:: GIVEN INSTRUCTION ::
Only the lines from the first one through the line with "record = json.load(file)" should be printed, exactly as they appear.

:: Entries with model source code ::

****************************************

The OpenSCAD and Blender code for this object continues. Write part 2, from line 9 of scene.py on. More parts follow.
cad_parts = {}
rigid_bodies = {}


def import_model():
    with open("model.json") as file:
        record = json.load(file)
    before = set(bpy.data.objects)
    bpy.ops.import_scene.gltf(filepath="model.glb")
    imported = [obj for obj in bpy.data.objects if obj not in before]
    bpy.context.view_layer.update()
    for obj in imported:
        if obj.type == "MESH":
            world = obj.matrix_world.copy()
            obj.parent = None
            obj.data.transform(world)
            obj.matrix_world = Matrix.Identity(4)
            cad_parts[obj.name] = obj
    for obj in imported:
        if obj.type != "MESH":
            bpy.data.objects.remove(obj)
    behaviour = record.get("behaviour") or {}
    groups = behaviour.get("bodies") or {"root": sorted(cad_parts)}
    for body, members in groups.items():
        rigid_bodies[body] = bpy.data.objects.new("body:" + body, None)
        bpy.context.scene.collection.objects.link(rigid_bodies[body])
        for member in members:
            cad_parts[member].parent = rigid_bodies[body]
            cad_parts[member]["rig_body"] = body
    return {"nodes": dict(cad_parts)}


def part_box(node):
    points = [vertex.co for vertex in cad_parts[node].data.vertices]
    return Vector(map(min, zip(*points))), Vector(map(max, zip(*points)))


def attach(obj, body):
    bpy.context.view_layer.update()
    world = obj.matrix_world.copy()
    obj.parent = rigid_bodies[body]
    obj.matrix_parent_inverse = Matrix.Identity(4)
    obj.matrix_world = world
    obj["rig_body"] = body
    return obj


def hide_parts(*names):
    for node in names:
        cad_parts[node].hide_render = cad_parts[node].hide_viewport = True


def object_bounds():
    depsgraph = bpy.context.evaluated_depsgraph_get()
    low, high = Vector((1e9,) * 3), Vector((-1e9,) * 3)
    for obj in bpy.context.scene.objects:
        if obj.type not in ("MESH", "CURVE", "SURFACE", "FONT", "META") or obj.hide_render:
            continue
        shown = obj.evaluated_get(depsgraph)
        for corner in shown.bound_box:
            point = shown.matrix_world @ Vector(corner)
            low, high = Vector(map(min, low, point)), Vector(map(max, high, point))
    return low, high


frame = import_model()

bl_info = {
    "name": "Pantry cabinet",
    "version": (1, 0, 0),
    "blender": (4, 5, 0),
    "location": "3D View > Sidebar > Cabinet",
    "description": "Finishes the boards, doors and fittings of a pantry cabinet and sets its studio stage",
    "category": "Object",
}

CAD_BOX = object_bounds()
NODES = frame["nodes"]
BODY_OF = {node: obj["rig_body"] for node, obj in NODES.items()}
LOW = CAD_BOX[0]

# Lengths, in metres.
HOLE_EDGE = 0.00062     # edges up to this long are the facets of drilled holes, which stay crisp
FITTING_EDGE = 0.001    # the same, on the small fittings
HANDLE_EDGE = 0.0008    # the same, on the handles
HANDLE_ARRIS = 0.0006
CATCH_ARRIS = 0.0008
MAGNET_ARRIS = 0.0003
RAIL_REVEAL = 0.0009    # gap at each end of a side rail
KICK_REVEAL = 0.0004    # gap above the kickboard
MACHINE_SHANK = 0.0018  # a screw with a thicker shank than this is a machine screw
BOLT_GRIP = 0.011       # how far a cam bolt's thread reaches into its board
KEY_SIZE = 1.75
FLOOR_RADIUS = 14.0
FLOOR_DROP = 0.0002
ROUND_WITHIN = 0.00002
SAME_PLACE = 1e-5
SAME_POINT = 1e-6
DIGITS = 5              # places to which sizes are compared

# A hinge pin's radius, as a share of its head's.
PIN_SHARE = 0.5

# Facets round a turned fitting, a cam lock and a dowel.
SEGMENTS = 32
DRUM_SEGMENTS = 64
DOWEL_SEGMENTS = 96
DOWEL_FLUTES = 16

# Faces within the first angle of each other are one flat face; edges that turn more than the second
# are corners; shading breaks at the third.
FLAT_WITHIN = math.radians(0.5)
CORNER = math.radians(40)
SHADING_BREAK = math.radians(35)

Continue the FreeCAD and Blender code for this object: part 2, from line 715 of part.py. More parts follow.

****************************************

:: PROBLEM SOLUTION ::
The OpenSCAD and Blender code for this object continues. Write part 2, from line 9 of scene.py on. More parts follow.
cad_parts = {}
rigid_bodies = {}


def import_model():
    with open("model.json") as file:
        record = json.load(file)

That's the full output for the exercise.